What is needed
In the records below, pick out all lines containing the word "each".

Task input
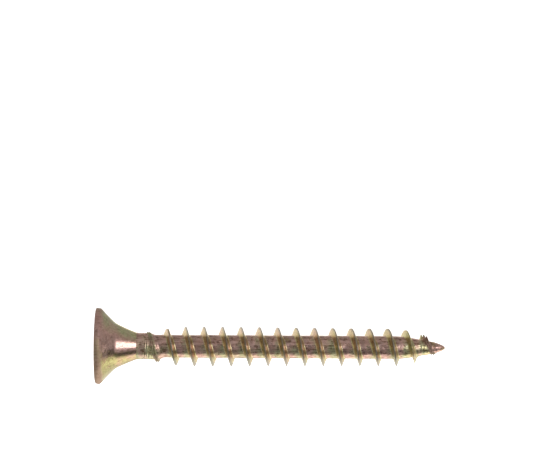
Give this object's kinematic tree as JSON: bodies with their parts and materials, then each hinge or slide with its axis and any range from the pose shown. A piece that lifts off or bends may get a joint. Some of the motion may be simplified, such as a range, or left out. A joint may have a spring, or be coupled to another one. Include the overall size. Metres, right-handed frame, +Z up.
{
  "type": "wood screw",
  "caption": "Fully threaded wood screw with a countersunk bugle head, a cross recess, a short plain neck, a coarse V thread and a tapered point, yellow zinc plated steel",
  "frame": {"origin": "centre of the flat face of the head, where the driver bit goes in", "axes": "the screw lies along X: +X out of the head's face, -X towards the point; +Z up and +Y across are square to its axis"},
  "size_m": [0.0388, 0.0084, 0.0085],
  "materials": {
    "head_plating": "glossy yellow-passivated zinc, olive to pink tint",
    "shank_plating": "yellow-passivated zinc, slightly rough from the rolling dies",
    "thread_plating": "yellow-passivated zinc, crests rubbed brighter"
  },
  "bodies": {
    "root": {"head": "head_plating", "neck": "shank_plating", "core": "shank_plating", "thread": "thread_plating", "point": "shank_plating"}
  },
  "joints": []
}
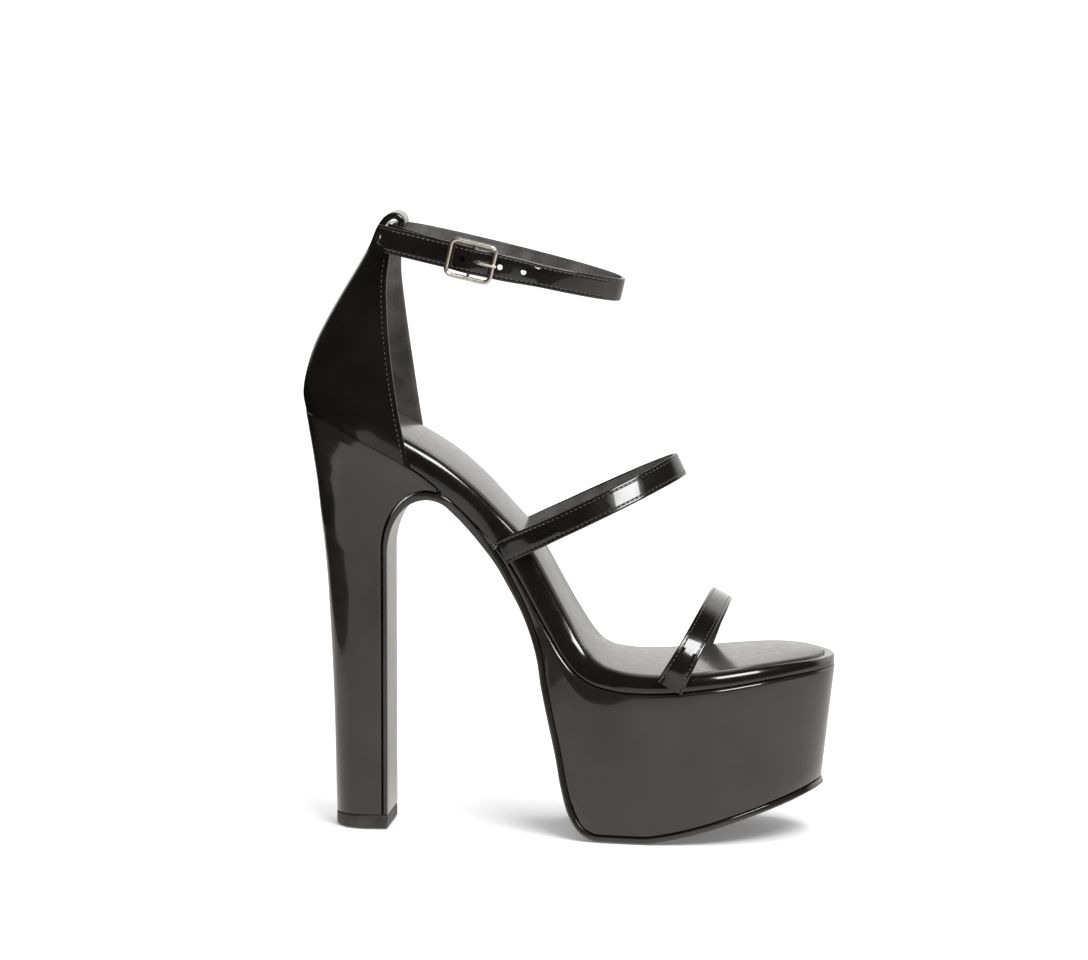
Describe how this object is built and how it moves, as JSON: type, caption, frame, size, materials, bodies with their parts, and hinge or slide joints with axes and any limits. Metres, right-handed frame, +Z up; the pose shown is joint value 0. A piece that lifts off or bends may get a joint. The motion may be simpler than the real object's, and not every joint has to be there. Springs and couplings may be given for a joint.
{
  "type": "platform_heel_sandal",
  "caption": "A high platform sandal in black patent leather, with a tall block heel, a closed heel counter, thin straps over toes and instep, and a buckled ankle strap.",
  "frame": {"origin": "The middle of the shoe's footprint, on the ground.", "axes": "+X points to the toe, +Y to the inner side of the foot, +Z up, in metres."},
  "size_m": [0.201, 0.0828, 0.2324],
  "materials": {
    "patent_cover": "glossy",
    "sock_lining": "satin",
    "sole_rubber": "matte",
    "buckle_metal": "polished"
  },
  "bodies": {
    "root": {"outsole": "sole_rubber", "platform": "patent_cover", "insole": "patent_cover", "sock": "sock_lining", "heel": "patent_cover", "top_piece": "sole_rubber", "heel_cup": "patent_cover", "instep_strap": "patent_cover", "toe_strap": "patent_cover", "ankle_strap": "patent_cover", "buckle_frame": "buckle_metal", "buckle_prong": "buckle_metal"}
  },
  "joints": []
}
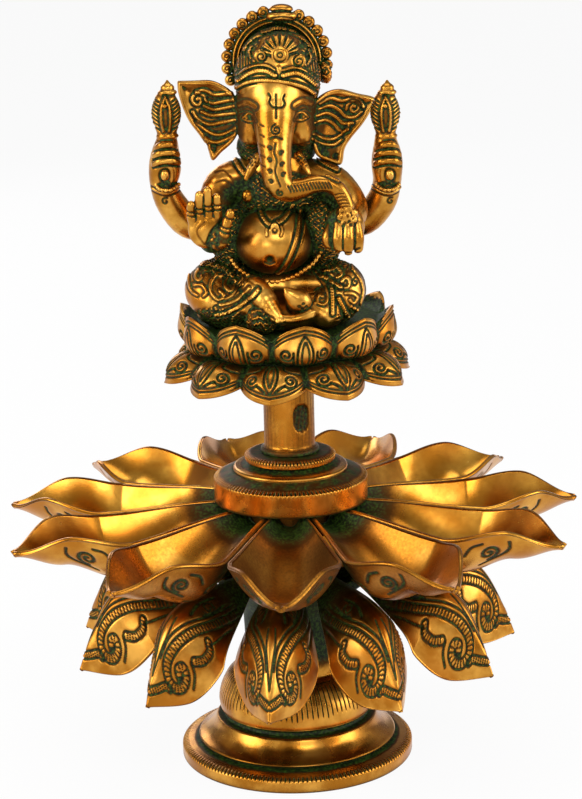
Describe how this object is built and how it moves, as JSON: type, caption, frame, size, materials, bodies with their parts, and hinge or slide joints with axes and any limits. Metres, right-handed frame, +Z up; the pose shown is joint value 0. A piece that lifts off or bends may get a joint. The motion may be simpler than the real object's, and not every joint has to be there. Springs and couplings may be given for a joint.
{
  "type": "lotus lamp",
  "caption": "Cast brass oil lamp: open bowl petals over hanging hooded petals on a turned pedestal, with a post, a lotus seat and a seated elephant-headed figure.",
  "frame": {"origin": "middle of the foot, on the surface it stands on", "axes": "+Z up along the post, -Y towards the front of the seated figure, +X to the viewer's right"},
  "size_m": [0.245, 0.244, 0.3216],
  "materials": {
    "cast_brass": "turned and cast brass, brown patina rubbed back, green in the grooves",
    "polished_brass": "hand polished golden brass, slightly uneven, fine scratches",
    "carved_brass": "cast and chased brass, dark green patina in the carving",
    "figure_brass": "cast figure in brass, polished on the high places, dark green patina in the folds",
    "dark_brass": "dull brown unpolished brass of the hidden fastening"
  },
  "bodies": {
    "base": {"pedestal": "cast_brass", "tie_rod": "dark_brass", "rod_washer": "dark_brass", "rod_nut": "dark_brass"},
    "lotus": {"lower_petal_01": "carved_brass", "lower_petal_02": "carved_brass", "lower_petal_03": "carved_brass", "lower_petal_04": "carved_brass", "lower_petal_05": "carved_brass", "lower_petal_06": "carved_brass", "lower_petal_07": "carved_brass", "lower_petal_08": "carved_brass", "lower_petal_09": "carved_brass", "lower_petal_10": "carved_brass", "lower_petal_11": "carved_brass", "lotus_hub": "cast_brass", "upper_petal_01": "polished_brass", "upper_petal_02": "polished_brass", "upper_petal_03": "polished_brass", "upper_petal_04": "polished_brass", "upper_petal_05": "polished_brass", "upper_petal_06": "polished_brass", "upper_petal_07": "polished_brass", "upper_petal_08": "polished_brass", "upper_petal_09": "polished_brass", "upper_petal_10": "polished_brass", "upper_petal_11": "polished_brass", "collar_ring": "cast_brass", "middle_ring": "cast_brass", "top_ring": "cast_brass"},
    "post": {"post": "polished_brass", "lotus_seat": "carved_brass"},
    "figure": {"seated_figure": "figure_brass"}
  },
  "joints": [
    {"name": "lotus_turn", "type": "hinge", "parent": "base", "child": "lotus", "pos_m": [0, 0, 0.0838], "axis": [0, 0, 1], "continuous": true},
    {"name": "post_turn", "type": "hinge", "parent": "lotus", "child": "post", "pos_m": [0, 0, 0.1352], "axis": [0, 0, 1], "continuous": true},
    {"name": "figure_lift", "type": "slide", "parent": "post", "child": "figure", "axis": [0, 0, 1], "range_m": [0, 0.03]}
  ]
}
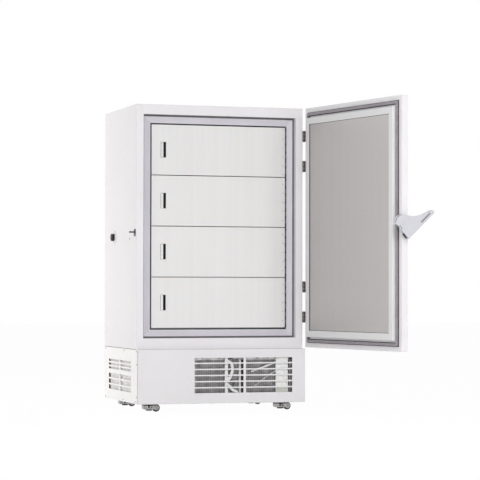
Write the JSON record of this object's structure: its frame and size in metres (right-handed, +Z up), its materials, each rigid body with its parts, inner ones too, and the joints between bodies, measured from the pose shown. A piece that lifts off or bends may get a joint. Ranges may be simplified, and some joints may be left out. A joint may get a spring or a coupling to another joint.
{
  "type": "ultra-low-temperature laboratory freezer",
  "caption": "Upright laboratory freezer with an insulated outer door on side hinges, stacked inner doors, lever latch, louvred machine base and levelling castors.",
  "frame": {"origin": "on the floor under the centre of the cabinet body", "axes": "+Z up, the front faces -Y, +X to the viewer's right, towards the door hinges"},
  "size_m": [1.6218, 2.0071, 1.9749],
  "materials": {
    "white_sheet": "powder-coated, fine texture",
    "base_sheet": "powder-coated",
    "zinc_sheet": "galvanised",
    "foam": "rigid foam",
    "stainless": "brushed",
    "door_stainless": "fine brushed",
    "frame_plastic": "satin moulding",
    "liner_plastic": "vacuum-formed",
    "seal_rubber": "matt",
    "gasket_rubber": "matt bellows",
    "hinge_metal": "satin nickel",
    "pin_steel": "polished",
    "port_plastic": "moulded",
    "plug_rubber": "matt",
    "coil": "finned",
    "black_steel": "gloss black",
    "fan_plastic": "moulded",
    "box_plastic": "moulded",
    "inlet_plastic": "moulded",
    "latch_metal": "silver-white paint",
    "castor_metal": "grey cast, painted",
    "wheel_nylon": "black nylon",
    "foot_rubber": "matt"
  },
  "bodies": {
    "cabinet": {"cabinet_shell": "white_sheet", "top_panel": "white_sheet", "back_panel": "white_sheet", "insulation_left": "foam", "insulation_right": "foam", "insulation_top": "foam", "insulation_floor": "foam", "insulation_back": "foam", "chamber_liner": "stainless", "recess_seal": "seal_rubber", "breaker_frame": "frame_plastic", "inner_hinge_frames": "stainless", "hinge_leaves_cabinet": "hinge_metal", "striker": "pin_steel", "port_sleeve": "port_plastic", "base_chassis": "zinc_sheet", "base_front_cover": "base_sheet", "base_panel_left": "base_sheet", "base_panel_right": "base_sheet", "base_panel_back": "base_sheet", "power_inlet": "inlet_plastic", "condenser_coil": "coil", "fan_shroud": "zinc_sheet", "fan_motor": "black_steel", "compressor_first_stage": "black_steel", "compressor_second_stage": "black_steel", "electrical_box": "box_plastic", "control_unit": "box_plastic", "wire_duct": "box_plastic", "shelf_1": "stainless", "shelf_2": "stainless", "shelf_3": "stainless", "castor_plates": "zinc_sheet"},
    "outer_door": {"door_shell": "white_sheet", "door_insulation": "foam", "door_liner": "liner_plastic", "door_panel": "door_stainless", "door_gasket": "gasket_rubber", "hinge_leaves_door": "hinge_metal", "latch_base": "latch_metal", "latch_pivot": "pin_steel"},
    "latch_lever": {"latch_handle": "latch_metal"},
    "port_plug": {"port_plug": "plug_rubber"},
    "condenser_fan": {"fan_blades": "fan_plastic"},
    "inner_door_1": {"inner_door_1": "stainless"},
    "inner_door_2": {"inner_door_2": "stainless"},
    "inner_door_3": {"inner_door_3": "stainless"},
    "inner_door_4": {"inner_door_4": "stainless"},
    "castor_front_left": {"castor_body_front_left": "castor_metal"},
    "wheel_front_left": {"castor_wheel_front_left": "wheel_nylon"},
    "foot_front_left": {"castor_foot_front_left": "foot_rubber"},
    "castor_front_right": {"castor_body_front_right": "castor_metal"},
    "wheel_front_right": {"castor_wheel_front_right": "wheel_nylon"},
    "foot_front_right": {"castor_foot_front_right": "foot_rubber"},
    "castor_rear_left": {"castor_body_rear_left": "castor_metal"},
    "wheel_rear_left": {"castor_wheel_rear_left": "wheel_nylon"},
    "foot_rear_left": {"castor_foot_rear_left": "foot_rubber"},
    "castor_rear_right": {"castor_body_rear_right": "castor_metal"},
    "wheel_rear_right": {"castor_wheel_rear_right": "wheel_nylon"},
    "foot_rear_right": {"castor_foot_rear_right": "foot_rubber"}
  },
  "joints": [
    {"name": "outer_door_swing", "type": "hinge", "parent": "cabinet", "child": "outer_door", "pos_m": [0.57, -0.4235, 1.2], "axis": [0, 0, 1], "range_deg": [-101.8, 53.2]},
    {"name": "latch_turn", "type": "hinge", "parent": "outer_door", "child": "latch_lever", "pos_m": [0.79513, -1.53291, 1.187], "axis": [0.2045, -0.9789, 0], "range_deg": [-45, 0]},
    {"name": "port_plug_pull", "type": "slide", "parent": "cabinet", "child": "port_plug", "axis": [-1, 0, 0], "range_m": [0, 0.07]},
    {"name": "condenser_fan_spin", "type": "hinge", "parent": "cabinet", "child": "condenser_fan", "pos_m": [0.142, -0.39, 0.2308], "axis": [0, 1, 0], "continuous": true},
    {"name": "inner_door_1_swing", "type": "hinge", "parent": "cabinet", "child": "inner_door_1", "pos_m": [0.457, -0.383, 1.6875], "axis": [0, 0, 1], "range_deg": [0, 105]},
    {"name": "inner_door_2_swing", "type": "hinge", "parent": "cabinet", "child": "inner_door_2", "pos_m": [0.457, -0.383, 1.3595], "axis": [0, 0, 1], "range_deg": [0, 105]},
    {"name": "inner_door_3_swing", "type": "hinge", "parent": "cabinet", "child": "inner_door_3", "pos_m": [0.457, -0.383, 1.0315], "axis": [0, 0, 1], "range_deg": [0, 105]},
    {"name": "inner_door_4_swing", "type": "hinge", "parent": "cabinet", "child": "inner_door_4", "pos_m": [0.457, -0.383, 0.7035], "axis": [0, 0, 1], "range_deg": [0, 105]},
    {"name": "castor_front_left_swivel", "type": "hinge", "parent": "cabinet", "child": "castor_front_left", "pos_m": [-0.446, -0.307, 0.045], "axis": [0, 0, 1], "continuous": true},
    {"name": "wheel_front_left_spin", "type": "hinge", "parent": "castor_front_left", "child": "wheel_front_left", "pos_m": [-0.4, -0.307, 0.025], "axis": [0, 1, 0], "continuous": true},
    {"name": "foot_front_left_screw", "type": "slide", "parent": "castor_front_left", "child": "foot_front_left", "axis": [0, 0, -1], "range_m": [0, 0.01]},
    {"name": "castor_front_right_swivel", "type": "hinge", "parent": "cabinet", "child": "castor_front_right", "pos_m": [0.446, -0.307, 0.045], "axis": [0, 0, 1], "continuous": true},
    {"name": "wheel_front_right_spin", "type": "hinge", "parent": "castor_front_right", "child": "wheel_front_right", "pos_m": [0.492, -0.307, 0.025], "axis": [0, 1, 0], "continuous": true},
    {"name": "foot_front_right_screw", "type": "slide", "parent": "castor_front_right", "child": "foot_front_right", "axis": [0, 0, -1], "range_m": [0, 0.01]},
    {"name": "castor_rear_left_swivel", "type": "hinge", "parent": "cabinet", "child": "castor_rear_left", "pos_m": [-0.446, 0.313, 0.045], "axis": [0, 0, 1], "continuous": true},
    {"name": "wheel_rear_left_spin", "type": "hinge", "parent": "castor_rear_left", "child": "wheel_rear_left", "pos_m": [-0.4, 0.313, 0.025], "axis": [0, 1, 0], "continuous": true},
    {"name": "foot_rear_left_screw", "type": "slide", "parent": "castor_rear_left", "child": "foot_rear_left", "axis": [0, 0, -1], "range_m": [0, 0.01]},
    {"name": "castor_rear_right_swivel", "type": "hinge", "parent": "cabinet", "child": "castor_rear_right", "pos_m": [0.446, 0.313, 0.045], "axis": [0, 0, 1], "continuous": true},
    {"name": "wheel_rear_right_spin", "type": "hinge", "parent": "castor_rear_right", "child": "wheel_rear_right", "pos_m": [0.492, 0.313, 0.025], "axis": [0, 1, 0], "continuous": true},
    {"name": "foot_rear_right_screw", "type": "slide", "parent": "castor_rear_right", "child": "foot_rear_right", "axis": [0, 0, -1], "range_m": [0, 0.01]}
  ]
}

Right answer
Give this object's kinematic tree as JSON: bodies with their parts and materials, then each hinge or slide with its axis and any range from the pose shown. A piece that lifts off or bends may get a joint. Some of the motion may be simplified, such as a range, or left out. A joint may have a spring, or be coupled to another one. Include the overall size. Metres, right-handed frame, +Z up.
Write the JSON record of this object's structure: its frame and size in metres (right-handed, +Z up), its materials, each rigid body with its parts, inner ones too, and the joints between bodies, measured from the pose shown. A piece that lifts off or bends may get a joint. Ranges may be simplified, and some joints may be left out. A joint may get a spring or a coupling to another joint.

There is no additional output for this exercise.